Fourth, establishing cash management standards in the supply chain is imperative as cash takes on greater importance in a recession – and over 80% of costs and working capital typically remain tied up in supply chain and operations. To preserve cash, Staub recommends executives reset their raw material cost expectations as signs of deflation are already showing up in materials pricing. Suppliers are attempting to lock in longer-term commitments as demand softens, and leaders should attempt to get ahead of the curve before competitors start pricing in reductions to consumers.

More effective SIOP and network design would also work together to help reduce costs in MRO, plant, machinery, and fleet management as customer demand declines. Leaders should also take a hard look at planned investments in automation and innovation and prioritize projects with a clear ROI.

Fifth, companies should strengthen contingency planning. With some raw materials continuing to drop significantly in cost, executives should anticipate customers demanding price reductions or delaying orders. To mitigate risk, Staub recommends companies analyze not only suppliers, but suppliers’ suppliers.

Having a plan B isn’t enough in the face of geopolitical conflict and global recession, however. What’s required is “a structured approach to consider higher variability” that can manage a shallow or deep downturn.

Finally, there’s environmental, social, and governance (ESG) concerns. CEOs view ESG as a top-10 priority, according to a recent Gartner survey, and poor ESG performance can threaten brands to a certain extent. This will only grow as Gen Zs and younger generations age up.

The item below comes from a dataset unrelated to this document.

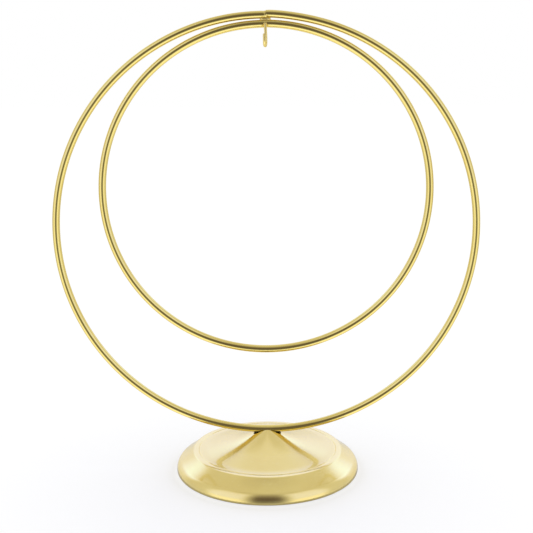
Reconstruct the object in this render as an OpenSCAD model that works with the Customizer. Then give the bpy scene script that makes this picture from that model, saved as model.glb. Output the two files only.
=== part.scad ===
// Tabletop display stand: two round-wire hoops, one inside the other, welded together at the top,
// with a small wire hook under them, standing in the slotted peak of a dished sheet-metal foot.
// Origin: centre of the foot, on the surface it stands on. +Z is up and the hoops lie in the XZ plane.
// The hook opens towards -Y, which is the front.

/* [Hoops] */
// Outside diameter of the large hoop
outer_hoop_d = 229; // [200:1:260]
// Outside diameter of the small hoop
inner_hoop_d = 178; // [120:1:185]
// Diameter of the round wire of both hoops
wire_d = 4; // [3:0.1:4.2]
// Gap between the two hoops where they are welded together
hoop_gap = 0.6; // [0.4:0.1:1.5]
// Height of the large hoop's wire centre above the ground, at its lowest point
hoop_bottom_z = 23.4; // [22.5:0.1:26]
// Width of the butt joint where the ends of a hoop are welded
seam_gap = 0.5; // [0.3:0.1:1]

/* [Hook] */
// Diameter of the hook wire
hook_d = 1.7; // [1.2:0.1:2.5]
// Distance between the hook's shank and its tip, centre to centre
hook_spread = 6.4; // [6:0.1:9]
// Height of the hook, from the middle of the small hoop's wire to the underside of the bend
hook_drop = 11.9; // [11:0.1:20]
// Height of the hook's tip above the underside of the bend
hook_tip_rise = 7.2; // [6.5:0.1:9]

/* [Foot] */
// Thickness of the sheet metal
sheet_t = 0.8; // [0.6:0.05:1]
// Height of the upright wall at the bottom of the rim
rim_wall_h = 0.6; // [0.4:0.1:4]
// Clearance from the hem of the sheet metal to the ground
hem_lift = 0.3; // [0.1:0.1:0.8]
// Length of the folded edge inside the rim
hem_fold_h = 1.6; // [1:0.1:1.8]
// Depth of the fine groove round the dish
groove_depth = 0.22; // [0.1:0.02:0.35]
// Length of the slot across the peak
slot_l = 15.4; // [14:0.1:16]
// Width of the slot across the peak
slot_w = 4.5; // [4.3:0.1:5]
// Thickness of the felt pad
felt_t = 1.2; // [0.8:0.1:1.4]
// Thickness of the stiff board above the felt pad
board_t = 1.5; // [1:0.1:2]

/* [Fastening] */
// Outside diameter of the stud's thread
stud_d = 4; // [3.5:0.1:4]
// Length of the stud below the hoop wire
stud_l = 9.2; // [8.6:0.1:12]
// Outside diameter of the wide washer
wide_washer_d = 20; // [19:0.5:22]
// Thickness of the wide washer
wide_washer_t = 1.2; // [1:0.1:1.5]
// Outside diameter of the spring washer
spring_washer_d = 7.6; // [7:0.1:9]
// Thickness of the spring washer
spring_washer_t = 0.9; // [0.7:0.1:1]
// Width of the nut across its flats
nut_af = 7; // [6.5:0.1:8]
// Height of the nut
nut_h = 3.2; // [2.2:0.1:3.4]

/* [Hidden] */
$fn = 96;

wire_r = wire_d / 2;
outer_r = outer_hoop_d / 2 - wire_r;
inner_r = inner_hoop_d / 2 - wire_r;
outer_z = hoop_bottom_z + outer_r;
outer_top_z = outer_z + outer_r;
inner_top_z = outer_top_z - wire_d - hoop_gap;
inner_z = inner_top_z - inner_r;
tie_z = (outer_top_z + inner_top_z) / 2;

hook_r = hook_d / 2;
weld_film = 0.08;
hook_y = -(wire_r + weld_film + hook_r);
bend_r = hook_spread / 2;
bend_z = inner_top_z - hook_drop + hook_r + bend_r;
tip_z = inner_top_z - hook_drop + hook_tip_rise - hook_r;

// Section of the foot, from the peak outwards: each knot is a radius and the slope of the sheet there, in
// degrees below the horizontal. A circular arc joins each knot to the next. The dish ends at the groove,
// and the rim starts with a narrow flat land beside it.
dish_knots = [[0, 0], [1.1, 31], [9, 24.5], [22, 14.5], [33, 13.5], [38, 0]];
rim_knots = [[38.5, -4], [41, 8], [41.6, 43], [48, 33], [50.6, 90]];
hem_r = 1.1;
arc_steps = 5;
crest_z = hem_lift + hem_r + rim_wall_h + chain_drop(rim_knots, len(rim_knots) - 1);
peak_z = crest_z + chain_drop(dish_knots, len(dish_knots) - 1);
rim_r = rim_knots[len(rim_knots) - 1][0];
dish_r = dish_knots[len(dish_knots) - 1][0];
wall_foot_z = hem_lift + hem_r;
fold_r = rim_r - 2 * hem_r;
board_r = fold_r - 0.4;

// The wide washer's upper edge meets the underside of the dish.
wide_washer_r = wide_washer_d / 2;
seat_knot = dish_knots[2];
seat_z = peak_z - chain_drop(dish_knots, 2) - sheet_t / cos(seat_knot[1])
         - (wide_washer_r - seat_knot[0]) * tan(seat_knot[1]);
wide_washer_z = seat_z - wide_washer_t;
spring_washer_z = wide_washer_z - spring_washer_t;
nut_z = spring_washer_z - nut_h;
stud_top_z = hoop_bottom_z - wire_r;
thread_play = 0.05;

gold = [0.86, 0.75, 0.45];
pale_gold = [0.93, 0.84, 0.58];
dark_gold = [0.72, 0.6, 0.32];
steel = [0.72, 0.73, 0.74];

// Radius of the arc between knots a and b: positive where it bulges out, negative where it is hollow
function arc_radius(a, b) = (b[0] - a[0]) / (sin(b[1]) - sin(a[1]));

// Fall from the first knot of a chain to knot i
function chain_drop(knots, i) =
    i == 0 ? 0 : chain_drop(knots, i - 1)
                 + arc_radius(knots[i - 1], knots[i]) * (cos(knots[i - 1][1]) - cos(knots[i][1]));

// Point where the slope is s, on the arc that starts at knot i, at a depth inside the sheet
function arc_point(knots, top_z, i, s, depth) =
    let (a = knots[i], k = arc_radius(a, knots[i + 1]))
    [a[0] + k * (sin(s) - sin(a[1])) - depth * sin(s),
     top_z - chain_drop(knots, i) - k * (cos(a[1]) - cos(s)) - depth * cos(s)];

// All points along a chain of arcs
function chain_points(knots, top_z, depth) =
    [for (i = [0 : len(knots) - 2], j = [0 : (i == len(knots) - 2 ? arc_steps : arc_steps - 1)])
        arc_point(knots, top_z, i, knots[i][1] + (knots[i + 1][1] - knots[i][1]) * j / arc_steps, depth)];

// Half turn of the hem at the bottom of the rim
function hem_points(r) =
    [for (j = [0 : 2 * arc_steps])
        let (a = -180 * j / (2 * arc_steps)) [rim_r - hem_r + r * cos(a), wall_foot_z + r * sin(a)]];

function groove_points() =
    [[dish_r + 0.05, crest_z],
     [(dish_r + rim_knots[0][0]) / 2, crest_z - groove_depth],
     [rim_knots[0][0] - 0.05, crest_z]];

function reversed(list) = [for (i = [len(list) - 1 : -1 : 0]) list[i]];

function shell_section() =
    concat(chain_points(dish_knots, peak_z, 0), groove_points(), chain_points(rim_knots, crest_z, 0),
           hem_points(hem_r),
           [[fold_r, wall_foot_z + hem_fold_h], [fold_r + sheet_t, wall_foot_z + hem_fold_h]],
           reversed(hem_points(hem_r - sheet_t)), reversed(chain_points(rim_knots, crest_z, sheet_t)),
           reversed(chain_points(dish_knots, peak_z, sheet_t)));

// Ring of wire in the XZ plane, centred at height z, open by gap at the top
module wire_ring(ring_r, z, section_r, gap = 0) {
    open_angle = gap / ring_r * 180 / PI;
    translate([0, 0, z])
        rotate([90, 0, 0])
            rotate([0, 0, 90 + open_angle / 2])
                rotate_extrude(angle = 360 - open_angle)
                    translate([ring_r, 0])
                        circle(r = section_r);
}

// Both hoops as whole rings, for cutting the welds to fit them
module hoop_wires() {
    wire_ring(outer_r, outer_z, wire_r);
    wire_ring(inner_r, inner_z, wire_r);
}

// Slot-shaped bar along X, rounded at both ends
module long_hole(length, width, height) {
    for (side = [-1, 1])
        translate([side * (length - width) / 2, 0, 0])
            cylinder(d = width, h = height);
    translate([-(length - width) / 2, -width / 2, 0])
        cube([length - width, width, height]);
}

module flat_ring(outer_d, hole_d, thickness) {
    difference() {
        cylinder(d = outer_d, h = thickness);
        translate([0, 0, -1])
            cylinder(d = hole_d, h = thickness + 2);
    }
}

// Bar of round section along X
module bar_x(length, r) {
    translate([-length / 2, 0, 0])
        rotate([0, 90, 0])
            cylinder(r = r, h = length);
}

module base_shell() {
    color(pale_gold)
        difference() {
            rotate_extrude()
                polygon(shell_section());
            translate([0, 0, seat_z - 1])
                long_hole(slot_l, slot_w, peak_z);
        }
}

module felt_pad() {
    color("dimgray")
        cylinder(r = board_r - 1, h = felt_t);
}

module backing_board() {
    color("tan")
        translate([0, 0, felt_t])
            cylinder(r = board_r, h = board_t);
}

module mounting_stud() {
    color(steel)
        difference() {
            translate([0, 0, stud_top_z - stud_l])
                cylinder(d = stud_d, h = stud_l + wire_r / 2);
            wire_ring(outer_r, outer_z, wire_r);
        }
}

// Two short beads, one on each side of the stud, under the lowest stretch of the wire
module stud_weld() {
    bead_l = 7;
    color(dark_gold)
        difference() {
            translate([0, 0, stud_top_z - 0.1])
                bar_x(bead_l, 1.5);
            translate([0, 0, hoop_bottom_z])
                bar_x(bead_l + 2, wire_r);
            translate([0, 0, stud_top_z - stud_l])
                cylinder(d = stud_d, h = stud_l + wire_r);
        }
}

module spreader_washer() {
    color(steel)
        translate([0, 0, wide_washer_z])
            flat_ring(wide_washer_d, stud_d + 0.4, wide_washer_t);
}

module lock_washer() {
    cut_w = 0.9;
    color(steel)
        translate([0, 0, spring_washer_z])
            difference() {
                flat_ring(spring_washer_d, stud_d + 0.2, spring_washer_t);
                rotate([20, 0, 0])
                    translate([0, -cut_w / 2, -spring_washer_t])
                        cube([spring_washer_d, cut_w, 4 * spring_washer_t]);
            }
}

module hex_nut() {
    color(steel)
        translate([0, 0, nut_z])
            difference() {
                cylinder(d = nut_af / cos(30), h = nut_h, $fn = 6);
                translate([0, 0, -1])
                    cylinder(d = stud_d + 2 * thread_play, h = nut_h + 2);
            }
}

module outer_hoop() {
    color(gold)
        wire_ring(outer_r, outer_z, wire_r, seam_gap);
}

module inner_hoop() {
    color(gold)
        wire_ring(inner_r, inner_z, wire_r, seam_gap);
}

// Slug of weld metal that fills the butt joint at the top of a hoop
module seam_weld(ring_r, z) {
    difference() {
        translate([0, 0, z + ring_r])
            bar_x(2 * seam_gap, wire_r - 0.05);
        wire_ring(ring_r, z, wire_r, seam_gap);
    }
}

module outer_seam_weld() {
    color(dark_gold)
        seam_weld(outer_r, outer_z);
}

module inner_seam_weld() {
    color(dark_gold)
        seam_weld(inner_r, inner_z);
}

module hoop_tie_weld() {
    color(dark_gold)
        difference() {
            translate([0, 0, tie_z])
                bar_x(5.6, wire_r * 0.7);
            hoop_wires();
        }
}

module ornament_hook() {
    color(gold)
        translate([0, hook_y, 0]) {
            translate([0, 0, bend_z])
                cylinder(r = hook_r, h = inner_top_z - bend_z + hook_r);
            translate([0, -bend_r, bend_z])
                rotate([90, 0, 90])
                    rotate([0, 0, 180])
                        rotate_extrude(angle = 180)
                            translate([bend_r, 0])
                                circle(r = hook_r);
            translate([0, -hook_spread, bend_z]) {
                cylinder(r = hook_r, h = tip_z - bend_z);
                translate([0, 0, tip_z - bend_z])
                    sphere(r = hook_r);
            }
        }
}

// Bead between the small hoop and the top of the shank, which stands just clear of the wire
module hook_weld() {
    color(dark_gold)
        difference() {
            translate([0, -wire_r / 2, inner_top_z - 0.2])
                rotate([90, 0, 0])
                    cylinder(r = 1.2, h = wire_r / 2 + weld_film + hook_r);
            translate([0, 0, inner_top_z])
                bar_x(2 * wire_d, wire_r);
            translate([0, hook_y, bend_z])
                cylinder(r = hook_r, h = inner_top_z - bend_z + 2 * hook_r);
        }
}

base_shell();
felt_pad();
backing_board();
mounting_stud();
stud_weld();
spreader_washer();
lock_washer();
hex_nut();
outer_hoop();
outer_seam_weld();
inner_hoop();
inner_seam_weld();
hoop_tie_weld();
ornament_hook();
hook_weld();
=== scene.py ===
"""Looks of a tabletop display stand: two gold-plated wire hoops, one inside the other, with a small wire
hook, standing in the slotted peak of a dished sheet-metal foot."""

import math

import bmesh
import bpy
from mathutils import Matrix, Vector, noise


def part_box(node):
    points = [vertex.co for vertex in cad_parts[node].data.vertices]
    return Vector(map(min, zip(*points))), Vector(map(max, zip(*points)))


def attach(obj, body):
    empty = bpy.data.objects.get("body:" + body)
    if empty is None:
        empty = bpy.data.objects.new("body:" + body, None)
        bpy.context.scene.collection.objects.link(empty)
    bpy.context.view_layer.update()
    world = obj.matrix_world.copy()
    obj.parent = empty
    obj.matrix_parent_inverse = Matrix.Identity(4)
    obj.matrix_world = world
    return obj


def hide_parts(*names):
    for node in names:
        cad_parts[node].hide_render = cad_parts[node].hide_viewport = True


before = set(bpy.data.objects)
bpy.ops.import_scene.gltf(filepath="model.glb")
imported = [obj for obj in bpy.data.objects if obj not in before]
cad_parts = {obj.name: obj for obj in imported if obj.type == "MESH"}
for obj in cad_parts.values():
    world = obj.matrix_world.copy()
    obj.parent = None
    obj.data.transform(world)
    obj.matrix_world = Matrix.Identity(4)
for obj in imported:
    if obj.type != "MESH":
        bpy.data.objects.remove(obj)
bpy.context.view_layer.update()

MM = 0.001
BODY = "root"


def in_mm(node):
    """Lowest and highest corners of a CAD node, in millimetres."""
    low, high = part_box(node)
    return low / MM, high / MM


# ---------------------------------------------------------------- sizes, in millimetres

outer_low, outer_high = in_mm("outer_hoop")
inner_low, inner_high = in_mm("inner_hoop")
hook_low, hook_high = in_mm("ornament_hook")
shell_low, shell_high = in_mm("base_shell")
tie_low, tie_high = in_mm("hoop_tie_weld")
bead_high = in_mm("stud_weld")[1]
stud_low, stud_high = in_mm("mounting_stud")
wide_low, wide_high = in_mm("spreader_washer")
spring_low, spring_high = in_mm("lock_washer")
nut_low, nut_high = in_mm("hex_nut")
board_low, board_high = in_mm("backing_board")
felt_low, felt_high = in_mm("felt_pad")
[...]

ESG requirements will also becomes stricter from the regulatory end, but leaders that prioritize sustainability ahead of enforcement will gain a first mover advantage and the opportunity to develop partnerships with a limited pool of ESG innovators.

“The impact of rapid change on the end-to-end supply chain over the last three years is evident,” Staub notes. “Addressing the six key areas highlighted above is a health check to ensuring your operations can triage quickly in an unstable economic environment.”